Task description:
Only the lines from the one containing "shown = obj.evaluated_get(depsgraph)" down to the one containing "before = set(bpy.data.objects)", inclusive, are to be quoted exactly.

3D code data:

'''

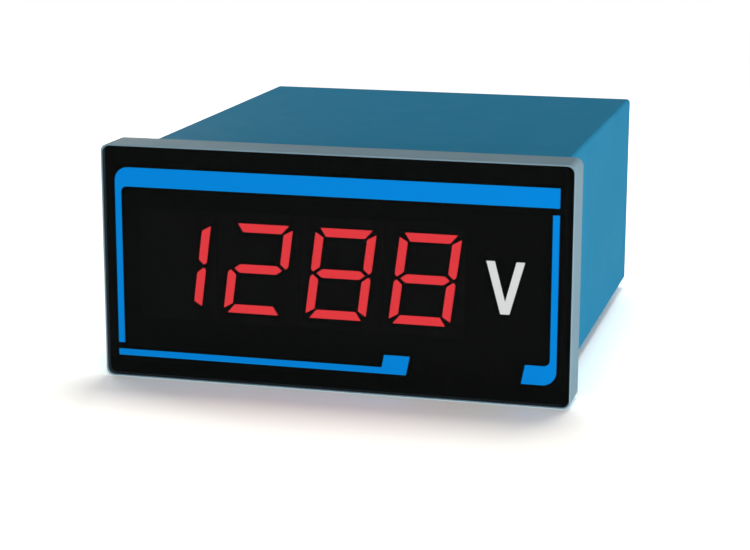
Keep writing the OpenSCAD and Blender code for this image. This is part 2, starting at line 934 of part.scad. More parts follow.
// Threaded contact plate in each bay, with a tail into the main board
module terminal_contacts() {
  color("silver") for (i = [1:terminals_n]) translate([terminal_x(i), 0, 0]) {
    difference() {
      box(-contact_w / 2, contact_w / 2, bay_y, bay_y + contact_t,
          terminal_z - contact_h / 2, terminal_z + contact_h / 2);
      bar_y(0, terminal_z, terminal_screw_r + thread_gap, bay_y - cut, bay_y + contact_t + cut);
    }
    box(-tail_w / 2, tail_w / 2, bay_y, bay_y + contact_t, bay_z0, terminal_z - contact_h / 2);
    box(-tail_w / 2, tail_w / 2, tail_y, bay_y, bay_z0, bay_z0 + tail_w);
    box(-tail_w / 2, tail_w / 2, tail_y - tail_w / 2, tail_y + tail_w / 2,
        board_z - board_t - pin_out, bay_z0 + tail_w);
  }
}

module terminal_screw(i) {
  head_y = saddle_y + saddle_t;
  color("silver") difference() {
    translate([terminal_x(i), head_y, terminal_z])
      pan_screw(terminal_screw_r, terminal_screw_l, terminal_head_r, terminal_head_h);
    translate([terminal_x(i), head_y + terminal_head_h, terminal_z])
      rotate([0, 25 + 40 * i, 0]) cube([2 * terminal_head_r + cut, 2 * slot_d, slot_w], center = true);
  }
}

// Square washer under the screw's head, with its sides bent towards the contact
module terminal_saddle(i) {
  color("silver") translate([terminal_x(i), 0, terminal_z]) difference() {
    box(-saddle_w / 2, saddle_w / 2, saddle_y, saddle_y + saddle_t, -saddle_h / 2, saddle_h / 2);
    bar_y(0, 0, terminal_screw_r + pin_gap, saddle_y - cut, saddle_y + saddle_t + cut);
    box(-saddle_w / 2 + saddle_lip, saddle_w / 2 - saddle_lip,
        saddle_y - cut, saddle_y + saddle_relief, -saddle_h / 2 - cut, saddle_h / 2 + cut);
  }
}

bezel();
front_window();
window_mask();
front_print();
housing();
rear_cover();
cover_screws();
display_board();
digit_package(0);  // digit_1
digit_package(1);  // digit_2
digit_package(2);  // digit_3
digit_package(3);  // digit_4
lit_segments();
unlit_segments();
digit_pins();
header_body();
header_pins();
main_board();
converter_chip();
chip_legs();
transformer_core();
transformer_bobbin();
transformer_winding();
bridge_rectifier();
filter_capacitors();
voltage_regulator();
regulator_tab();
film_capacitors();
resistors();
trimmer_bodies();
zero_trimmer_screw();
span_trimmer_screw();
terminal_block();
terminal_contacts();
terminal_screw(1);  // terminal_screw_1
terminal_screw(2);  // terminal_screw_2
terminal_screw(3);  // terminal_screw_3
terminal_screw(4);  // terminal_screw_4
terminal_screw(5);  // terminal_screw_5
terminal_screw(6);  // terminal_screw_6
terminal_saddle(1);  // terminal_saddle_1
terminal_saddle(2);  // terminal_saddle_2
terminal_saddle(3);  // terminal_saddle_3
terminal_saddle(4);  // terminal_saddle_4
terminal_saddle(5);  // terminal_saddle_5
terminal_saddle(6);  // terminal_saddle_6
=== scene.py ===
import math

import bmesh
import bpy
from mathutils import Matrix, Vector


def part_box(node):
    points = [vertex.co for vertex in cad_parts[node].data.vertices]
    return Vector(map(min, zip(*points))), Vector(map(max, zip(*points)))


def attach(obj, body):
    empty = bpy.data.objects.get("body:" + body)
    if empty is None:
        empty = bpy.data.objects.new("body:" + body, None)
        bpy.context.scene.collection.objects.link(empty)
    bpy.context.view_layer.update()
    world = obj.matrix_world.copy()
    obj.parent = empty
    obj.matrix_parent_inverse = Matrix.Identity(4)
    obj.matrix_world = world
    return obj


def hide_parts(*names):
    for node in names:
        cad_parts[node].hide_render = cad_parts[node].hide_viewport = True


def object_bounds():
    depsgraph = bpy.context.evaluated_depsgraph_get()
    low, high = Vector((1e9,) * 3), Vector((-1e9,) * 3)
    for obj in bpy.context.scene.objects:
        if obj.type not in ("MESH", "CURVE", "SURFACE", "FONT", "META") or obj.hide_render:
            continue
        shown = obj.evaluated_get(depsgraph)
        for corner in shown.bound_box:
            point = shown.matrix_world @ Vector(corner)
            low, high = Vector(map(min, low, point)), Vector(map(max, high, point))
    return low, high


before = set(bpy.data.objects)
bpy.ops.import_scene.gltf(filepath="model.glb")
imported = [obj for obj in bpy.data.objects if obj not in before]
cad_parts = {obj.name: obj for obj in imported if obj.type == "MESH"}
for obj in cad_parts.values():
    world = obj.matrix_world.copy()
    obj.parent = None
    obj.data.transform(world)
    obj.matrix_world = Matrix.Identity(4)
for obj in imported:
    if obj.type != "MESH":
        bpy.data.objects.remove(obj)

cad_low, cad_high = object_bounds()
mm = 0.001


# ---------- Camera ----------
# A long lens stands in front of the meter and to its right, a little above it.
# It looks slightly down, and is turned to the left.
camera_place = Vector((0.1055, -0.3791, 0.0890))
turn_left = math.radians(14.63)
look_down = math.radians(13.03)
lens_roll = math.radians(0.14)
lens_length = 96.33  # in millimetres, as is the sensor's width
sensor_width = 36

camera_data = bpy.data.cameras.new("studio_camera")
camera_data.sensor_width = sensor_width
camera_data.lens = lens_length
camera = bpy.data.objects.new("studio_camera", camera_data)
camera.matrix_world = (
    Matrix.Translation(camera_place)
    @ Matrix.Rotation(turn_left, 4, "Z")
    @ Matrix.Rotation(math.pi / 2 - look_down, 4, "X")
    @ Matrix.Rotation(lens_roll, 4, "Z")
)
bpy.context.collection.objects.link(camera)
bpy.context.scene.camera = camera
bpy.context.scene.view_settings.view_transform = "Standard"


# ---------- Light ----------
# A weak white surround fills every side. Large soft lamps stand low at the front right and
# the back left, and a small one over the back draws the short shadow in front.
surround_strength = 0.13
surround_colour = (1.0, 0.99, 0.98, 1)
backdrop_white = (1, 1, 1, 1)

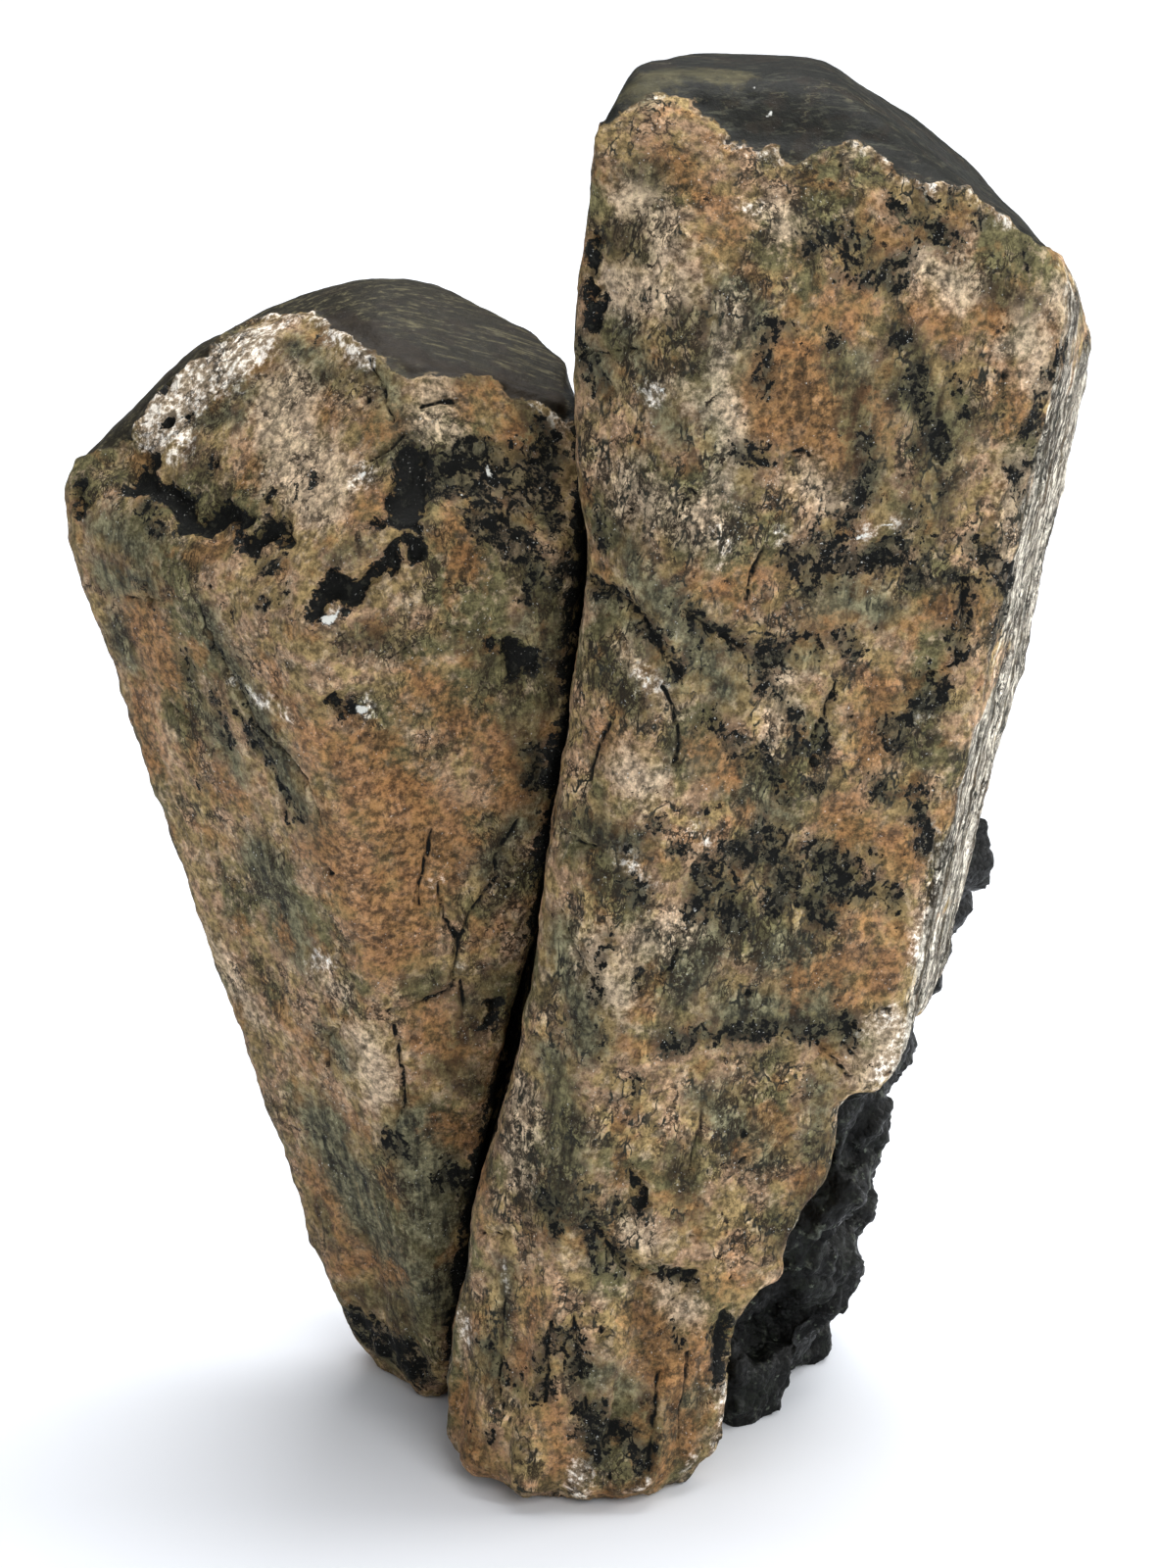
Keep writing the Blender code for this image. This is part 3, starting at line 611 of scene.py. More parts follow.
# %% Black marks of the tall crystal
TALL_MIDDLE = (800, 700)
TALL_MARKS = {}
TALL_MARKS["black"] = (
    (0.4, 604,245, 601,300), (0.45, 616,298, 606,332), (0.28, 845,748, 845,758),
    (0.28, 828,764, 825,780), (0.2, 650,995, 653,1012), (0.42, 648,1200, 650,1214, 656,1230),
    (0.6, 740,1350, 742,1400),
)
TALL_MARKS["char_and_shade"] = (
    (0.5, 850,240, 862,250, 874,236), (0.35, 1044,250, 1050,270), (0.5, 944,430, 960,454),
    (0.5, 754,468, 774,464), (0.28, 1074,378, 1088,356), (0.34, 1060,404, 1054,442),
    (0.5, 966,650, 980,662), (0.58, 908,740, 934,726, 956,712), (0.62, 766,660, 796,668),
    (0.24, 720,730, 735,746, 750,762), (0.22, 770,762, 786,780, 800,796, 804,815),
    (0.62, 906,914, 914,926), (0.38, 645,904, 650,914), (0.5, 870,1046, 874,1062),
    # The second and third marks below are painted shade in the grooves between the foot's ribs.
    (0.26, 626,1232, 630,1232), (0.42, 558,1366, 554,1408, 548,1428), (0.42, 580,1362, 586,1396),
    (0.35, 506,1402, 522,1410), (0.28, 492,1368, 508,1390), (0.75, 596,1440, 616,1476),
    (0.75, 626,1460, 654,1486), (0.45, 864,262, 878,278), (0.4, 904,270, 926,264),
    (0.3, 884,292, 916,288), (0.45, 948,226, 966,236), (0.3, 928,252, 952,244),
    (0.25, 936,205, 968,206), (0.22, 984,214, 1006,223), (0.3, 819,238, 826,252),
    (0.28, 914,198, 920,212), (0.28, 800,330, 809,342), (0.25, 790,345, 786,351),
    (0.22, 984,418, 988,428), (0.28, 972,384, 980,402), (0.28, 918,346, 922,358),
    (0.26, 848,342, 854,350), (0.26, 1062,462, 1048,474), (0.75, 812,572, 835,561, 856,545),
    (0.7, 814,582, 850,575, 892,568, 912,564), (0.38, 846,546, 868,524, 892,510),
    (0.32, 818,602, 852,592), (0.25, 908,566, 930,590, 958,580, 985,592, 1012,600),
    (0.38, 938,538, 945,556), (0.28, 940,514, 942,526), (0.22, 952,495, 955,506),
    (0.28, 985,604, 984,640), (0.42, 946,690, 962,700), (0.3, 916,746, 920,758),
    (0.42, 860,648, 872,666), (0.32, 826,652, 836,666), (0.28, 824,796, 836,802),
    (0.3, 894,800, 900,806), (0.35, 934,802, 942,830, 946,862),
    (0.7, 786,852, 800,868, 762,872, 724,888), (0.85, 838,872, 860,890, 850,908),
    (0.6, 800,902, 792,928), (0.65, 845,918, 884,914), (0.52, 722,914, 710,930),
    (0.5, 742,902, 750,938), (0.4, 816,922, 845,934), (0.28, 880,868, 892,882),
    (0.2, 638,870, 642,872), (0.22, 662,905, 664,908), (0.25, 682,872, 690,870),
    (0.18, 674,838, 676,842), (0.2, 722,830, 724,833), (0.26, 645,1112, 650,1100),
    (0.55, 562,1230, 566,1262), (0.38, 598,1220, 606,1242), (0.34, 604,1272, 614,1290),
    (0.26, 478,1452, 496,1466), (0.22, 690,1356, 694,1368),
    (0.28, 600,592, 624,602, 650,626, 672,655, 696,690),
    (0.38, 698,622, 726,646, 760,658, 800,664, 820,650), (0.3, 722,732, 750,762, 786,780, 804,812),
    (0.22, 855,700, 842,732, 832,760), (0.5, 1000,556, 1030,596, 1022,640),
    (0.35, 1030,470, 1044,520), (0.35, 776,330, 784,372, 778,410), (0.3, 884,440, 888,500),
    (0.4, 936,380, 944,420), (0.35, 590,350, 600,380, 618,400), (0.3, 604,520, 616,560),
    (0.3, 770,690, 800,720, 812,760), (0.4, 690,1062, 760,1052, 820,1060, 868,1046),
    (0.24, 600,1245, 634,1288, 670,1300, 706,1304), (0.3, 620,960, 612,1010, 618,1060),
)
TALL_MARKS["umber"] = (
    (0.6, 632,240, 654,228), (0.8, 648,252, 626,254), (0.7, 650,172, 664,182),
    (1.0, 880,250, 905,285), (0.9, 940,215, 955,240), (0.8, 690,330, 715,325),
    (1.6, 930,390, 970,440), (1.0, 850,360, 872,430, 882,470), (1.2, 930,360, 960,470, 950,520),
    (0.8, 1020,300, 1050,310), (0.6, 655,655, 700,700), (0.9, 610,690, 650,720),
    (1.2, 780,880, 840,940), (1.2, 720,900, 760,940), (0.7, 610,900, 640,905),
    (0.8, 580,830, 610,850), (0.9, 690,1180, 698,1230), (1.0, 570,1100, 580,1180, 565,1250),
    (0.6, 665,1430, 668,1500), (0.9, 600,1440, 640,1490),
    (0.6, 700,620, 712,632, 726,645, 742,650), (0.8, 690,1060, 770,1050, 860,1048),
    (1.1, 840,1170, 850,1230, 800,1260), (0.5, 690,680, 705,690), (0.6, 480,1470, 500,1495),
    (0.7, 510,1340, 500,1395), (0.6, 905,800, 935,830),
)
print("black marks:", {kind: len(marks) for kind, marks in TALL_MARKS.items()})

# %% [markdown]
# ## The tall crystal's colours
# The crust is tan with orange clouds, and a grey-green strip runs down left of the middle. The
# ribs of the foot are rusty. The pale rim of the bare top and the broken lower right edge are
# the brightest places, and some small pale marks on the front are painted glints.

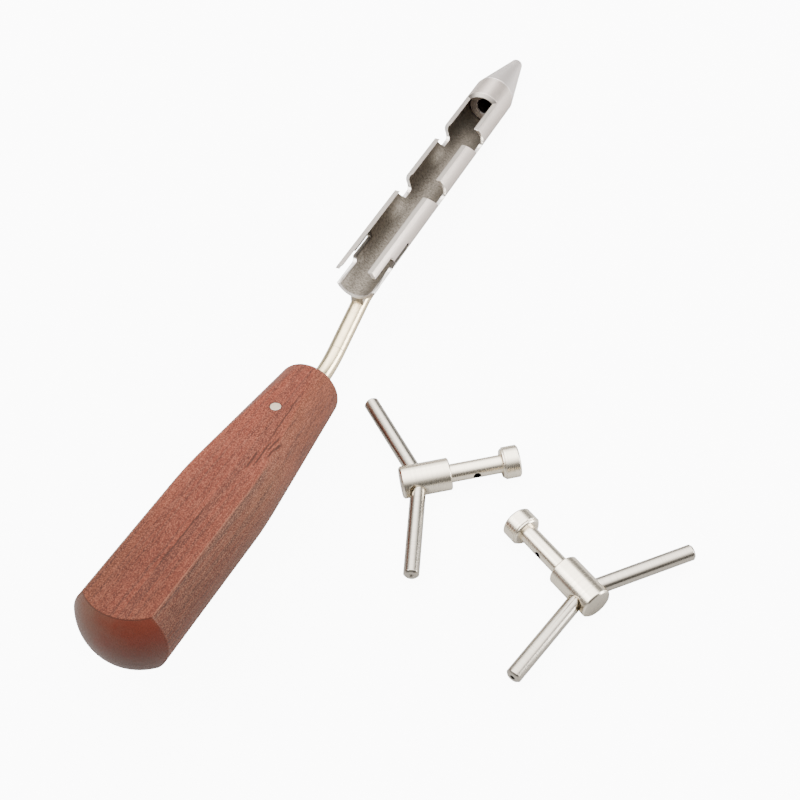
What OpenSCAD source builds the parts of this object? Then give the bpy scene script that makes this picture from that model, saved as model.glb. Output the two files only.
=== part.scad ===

'''

Complete response:
        shown = obj.evaluated_get(depsgraph)
        for corner in shown.bound_box:
            point = shown.matrix_world @ Vector(corner)
            low, high = Vector(map(min, low, point)), Vector(map(max, high, point))
    return low, high


before = set(bpy.data.objects)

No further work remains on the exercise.